____ SOURCE MATERIAL
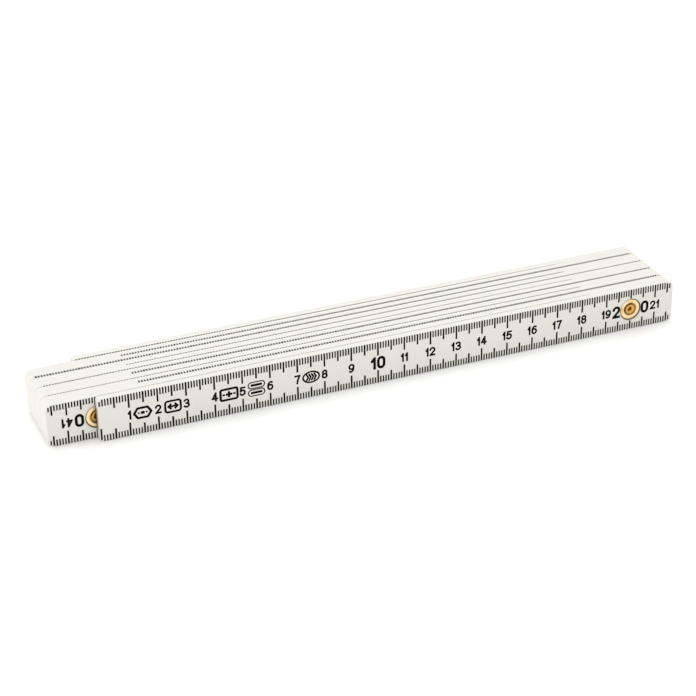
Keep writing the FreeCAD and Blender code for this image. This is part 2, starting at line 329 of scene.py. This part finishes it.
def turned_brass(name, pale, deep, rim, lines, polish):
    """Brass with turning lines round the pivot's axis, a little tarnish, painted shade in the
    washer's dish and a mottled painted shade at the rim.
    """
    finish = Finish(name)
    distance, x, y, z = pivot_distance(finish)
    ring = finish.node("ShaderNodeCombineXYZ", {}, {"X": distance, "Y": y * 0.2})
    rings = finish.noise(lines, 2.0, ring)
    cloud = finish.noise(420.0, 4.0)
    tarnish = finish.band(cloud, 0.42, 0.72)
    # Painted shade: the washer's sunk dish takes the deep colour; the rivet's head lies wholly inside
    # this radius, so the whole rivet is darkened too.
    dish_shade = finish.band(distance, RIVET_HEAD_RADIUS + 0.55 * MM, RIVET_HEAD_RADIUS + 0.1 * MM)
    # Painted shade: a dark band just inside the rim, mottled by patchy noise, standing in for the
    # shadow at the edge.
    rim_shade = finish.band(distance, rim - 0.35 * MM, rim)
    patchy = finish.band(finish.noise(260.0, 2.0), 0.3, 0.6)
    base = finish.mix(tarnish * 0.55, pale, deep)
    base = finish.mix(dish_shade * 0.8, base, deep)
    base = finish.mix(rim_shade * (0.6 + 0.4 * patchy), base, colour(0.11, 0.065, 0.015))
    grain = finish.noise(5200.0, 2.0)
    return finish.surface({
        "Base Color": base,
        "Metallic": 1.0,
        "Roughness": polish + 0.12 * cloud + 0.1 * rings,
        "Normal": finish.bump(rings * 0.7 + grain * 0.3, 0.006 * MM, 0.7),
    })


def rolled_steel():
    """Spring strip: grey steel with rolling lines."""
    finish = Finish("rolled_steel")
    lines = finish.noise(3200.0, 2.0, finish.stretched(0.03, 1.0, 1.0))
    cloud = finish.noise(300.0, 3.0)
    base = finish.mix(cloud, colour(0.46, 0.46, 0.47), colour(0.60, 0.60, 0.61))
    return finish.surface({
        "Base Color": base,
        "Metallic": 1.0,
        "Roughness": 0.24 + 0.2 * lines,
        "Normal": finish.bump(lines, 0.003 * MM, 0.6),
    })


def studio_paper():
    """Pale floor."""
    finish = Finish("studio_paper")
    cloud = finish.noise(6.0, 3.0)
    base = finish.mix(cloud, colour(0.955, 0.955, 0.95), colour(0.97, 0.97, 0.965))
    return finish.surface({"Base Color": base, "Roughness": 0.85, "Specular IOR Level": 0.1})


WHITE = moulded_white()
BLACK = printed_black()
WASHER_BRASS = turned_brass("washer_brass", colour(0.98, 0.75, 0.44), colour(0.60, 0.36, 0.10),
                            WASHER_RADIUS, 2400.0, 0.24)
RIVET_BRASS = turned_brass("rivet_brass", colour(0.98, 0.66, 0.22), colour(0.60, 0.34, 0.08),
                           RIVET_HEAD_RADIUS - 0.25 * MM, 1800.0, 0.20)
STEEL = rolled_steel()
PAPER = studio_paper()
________
Output the complete data exactly as written.

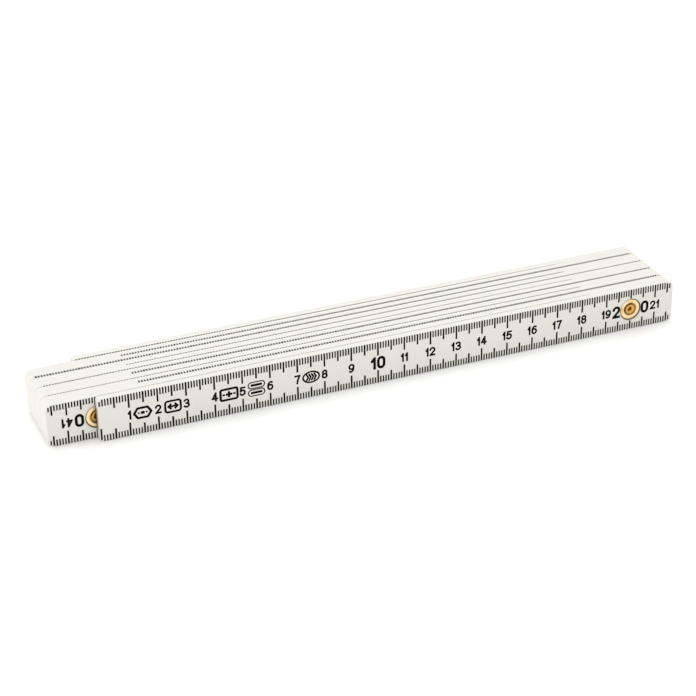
Keep writing the FreeCAD and Blender code for this image. This is part 2, starting at line 329 of scene.py. This part finishes it.
def turned_brass(name, pale, deep, rim, lines, polish):
    """Brass with turning lines round the pivot's axis, a little tarnish, painted shade in the
    washer's dish and a mottled painted shade at the rim.
    """
    finish = Finish(name)
    distance, x, y, z = pivot_distance(finish)
    ring = finish.node("ShaderNodeCombineXYZ", {}, {"X": distance, "Y": y * 0.2})
    rings = finish.noise(lines, 2.0, ring)
    cloud = finish.noise(420.0, 4.0)
    tarnish = finish.band(cloud, 0.42, 0.72)
    # Painted shade: the washer's sunk dish takes the deep colour; the rivet's head lies wholly inside
    # this radius, so the whole rivet is darkened too.
    dish_shade = finish.band(distance, RIVET_HEAD_RADIUS + 0.55 * MM, RIVET_HEAD_RADIUS + 0.1 * MM)
    # Painted shade: a dark band just inside the rim, mottled by patchy noise, standing in for the
    # shadow at the edge.
    rim_shade = finish.band(distance, rim - 0.35 * MM, rim)
    patchy = finish.band(finish.noise(260.0, 2.0), 0.3, 0.6)
    base = finish.mix(tarnish * 0.55, pale, deep)
    base = finish.mix(dish_shade * 0.8, base, deep)
    base = finish.mix(rim_shade * (0.6 + 0.4 * patchy), base, colour(0.11, 0.065, 0.015))
    grain = finish.noise(5200.0, 2.0)
    return finish.surface({
        "Base Color": base,
        "Metallic": 1.0,
        "Roughness": polish + 0.12 * cloud + 0.1 * rings,
        "Normal": finish.bump(rings * 0.7 + grain * 0.3, 0.006 * MM, 0.7),
    })


def rolled_steel():
    """Spring strip: grey steel with rolling lines."""
    finish = Finish("rolled_steel")
    lines = finish.noise(3200.0, 2.0, finish.stretched(0.03, 1.0, 1.0))
    cloud = finish.noise(300.0, 3.0)
    base = finish.mix(cloud, colour(0.46, 0.46, 0.47), colour(0.60, 0.60, 0.61))
    return finish.surface({
        "Base Color": base,
        "Metallic": 1.0,
        "Roughness": 0.24 + 0.2 * lines,
        "Normal": finish.bump(lines, 0.003 * MM, 0.6),
    })


def studio_paper():
    """Pale floor."""
    finish = Finish("studio_paper")
    cloud = finish.noise(6.0, 3.0)
    base = finish.mix(cloud, colour(0.955, 0.955, 0.95), colour(0.97, 0.97, 0.965))
    return finish.surface({"Base Color": base, "Roughness": 0.85, "Specular IOR Level": 0.1})


WHITE = moulded_white()
BLACK = printed_black()
WASHER_BRASS = turned_brass("washer_brass", colour(0.98, 0.75, 0.44), colour(0.60, 0.36, 0.10),
                            WASHER_RADIUS, 2400.0, 0.24)
RIVET_BRASS = turned_brass("rivet_brass", colour(0.98, 0.66, 0.22), colour(0.60, 0.34, 0.08),
                           RIVET_HEAD_RADIUS - 0.25 * MM, 1800.0, 0.20)
STEEL = rolled_steel()
PAPER = studio_paper()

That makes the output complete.